El Faro English obtained a copy of a video in which the Salvadoran Ambassador to Washington, Milena Mayorga, consults with the Tribunal over the phone and gives orders to voting tables for people with unregistered passports to be able to vote.
The next enemy?
With still no official results, around 10:30pm, before an extravagant show of lights in the Central Plaza in San Salvador, Bukele addressed thousands of supporters:
“I ask these foreign governments, and these journalists: Why do you want them [the gangs] to kill us?” he shouted. “Why are you not happy that blood does not flow in our country as it did before? Why should we and our children die so that you can be content that we respect your false democracy?”

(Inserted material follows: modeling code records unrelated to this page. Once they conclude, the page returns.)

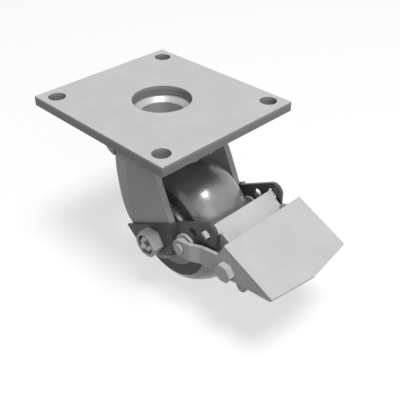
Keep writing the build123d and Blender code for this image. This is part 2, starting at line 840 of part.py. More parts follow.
# Axle bolt, with a pocket in its head for the grease fitting
axle_right_seat = seat_plane(axle_point, -bracket_rear_outer, -1)
axle_left_seat = seat_plane(axle_point, bracket_rear_outer, 1)
axle_head = hexagon(axle_right_seat, head_flats, head_height)
with BuildPart() as axle_bolt:
    add(axle_head)
    with BuildSketch(axle_right_seat):
        Circle(axle_diameter / 2)
    extrude(amount=-2 * bracket_rear_outer - washer_thickness - nut_height)
    with BuildSketch(axle_left_seat):
        Circle(axle_root_radius)
    extrude(amount=washer_thickness + nut_height + bolt_end_length)
    with BuildSketch(axle_right_seat.offset(head_height)):
        Circle(head_pocket_radius)
    extrude(amount=-head_pocket_depth, mode=Mode.SUBTRACT)
    with BuildSketch(axle_right_seat.offset(head_height - head_pocket_depth)):
        Circle(fitting_stem_radius)
    extrude(amount=-head_height, mode=Mode.SUBTRACT)
finish(axle_bolt.part, "axle_bolt")
build_grease_fitting(
    "axle_grease_fitting",
    axle_right_seat.offset(head_height - head_pocket_depth),
    axle_fitting_flats,
    head_height / 2,
)

build_ring(
    "axle_washer",
    axle_point,
    axle_hole_radius,
    washer_radius,
    bracket_rear_outer,
    bracket_rear_outer + washer_thickness,
)

# Lock nut: a hexagon with a round collar
axle_nut_seat = axle_left_seat.offset(washer_thickness)
axle_nut_blank = hexagon(axle_nut_seat, head_flats, nut_height - nut_collar_height)
with BuildPart() as axle_nut:
    add(axle_nut_blank)
    with BuildSketch(axle_nut_seat):
        Circle(nut_collar_radius)
    extrude(amount=nut_height)
    with BuildSketch(axle_nut_seat):
        Circle(axle_diameter / 2)
    extrude(amount=nut_height, mode=Mode.SUBTRACT)
finish(axle_nut.part, "axle_nut")

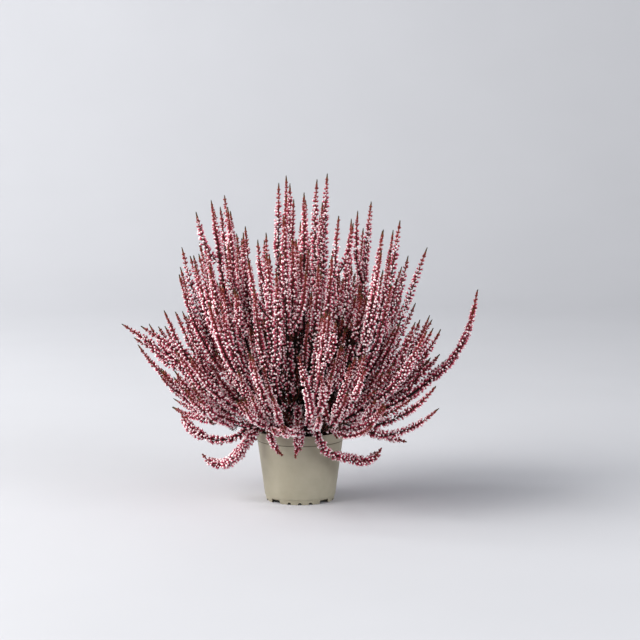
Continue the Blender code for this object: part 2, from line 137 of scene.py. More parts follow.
budLook = {
    "young": [(0.0, (138, 58, 42)), (0.40, (136, 38, 42)), (0.80, (158, 48, 64)), (1.0, (206, 120, 128))],
    "open": [(0.0, (62, 14, 24)), (0.30, (148, 30, 54)), (0.56, (214, 80, 111)), (0.68, (236, 144, 166)),
             (0.77, (254, 232, 234)), (1.0, (255, 251, 249))],
    "tone": (0.72, 1.10),
    "roughness": 0.55,
}


def makeBudMaterial():
    material, tree, shader = newMaterial("budPetals")
    shade = addNode(tree, "Attribute", {"attribute_name": "growth"}).outputs["Color"]
    split = addNode(tree, "SeparateColor", None, Color=shade).outputs
    along, chance, age = split[0], split[1], split[2]
    streak = noiseNode(tree, 1400, 2).outputs[0]
    # the pale tip starts higher on some buds than on others
    shift = addNode(tree, "MapRange", None, Value=chance, **{"To Min": -0.10, "To Max": 0.08}).outputs[0]
    blur = addNode(tree, "MapRange", None, Value=streak, **{"To Min": -0.08, "To Max": 0.08}).outputs[0]
    place = mathNode(tree, "ADD", along, mathNode(tree, "ADD", shift, blur))
    young = rampNode(tree, place, budLook["young"])
    opened = rampNode(tree, place, budLook["open"])
    colour = mixColour(tree, age, opened, young)
    low, high = budLook["tone"]
    tone = addNode(tree, "MapRange", None, Value=chance, **{"To Min": low, "To Max": high}).outputs[0]
    colour = mixColour(tree, 1.0, colour, addNode(tree, "CombineColor", None, i0=tone, i1=tone, i2=tone).outputs[0],
                       "MULTIPLY")
    tree.links.new(colour, shader.inputs["Base Color"])
    shader.inputs["Roughness"].default_value = budLook["roughness"]
    shader.inputs["Sheen Weight"].default_value = 0.15
    bumpNode(tree, shader, streak, 0.25, 0.0002)
    return material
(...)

It appeared the reelected president had chosen his next main target. In a press conference after voting, he made no mention of the political opposition, fielded no questions from national media, and upbraided the foreign reporters whom he gave the mic.
When a journalist from Univision asked whether Bukele thinks “El Salvador needs a constitutional reform [that] should include indefinite reelection”, he replied, “No, I don’t think that it should include that.”
He then turned to Univision’s coverage: “All [your] articles are negative. If one article were positive and the other negative, I’d call that balance. But I ask: Who do you work for? You’re going to lose that last five percent of your audience, and the check from Soros is going to run out.”
Spanish newspaper El País requested comment on Ulloa’s Friday statement to the New York Times: “To these people who say democracy is being dismantled, my answer is yes. We are not dismantling it, we are eliminating it. We are replacing it with something new.”
“I don’t trust anything the New York Times says,” Bukele retorted, before adding: “El Salvador has never had democracy. (...) We are bringing democracy to this country.”
The candidate’s conference was broadcast on government TV. It was an ironic snapshot, one that summed up election day. Bukele —who has claimed to be on presidential leave— has gone five years without giving an interview to a Salvadoran outlet, and no other contender had a minute of air space, during the whole campaign, on state media.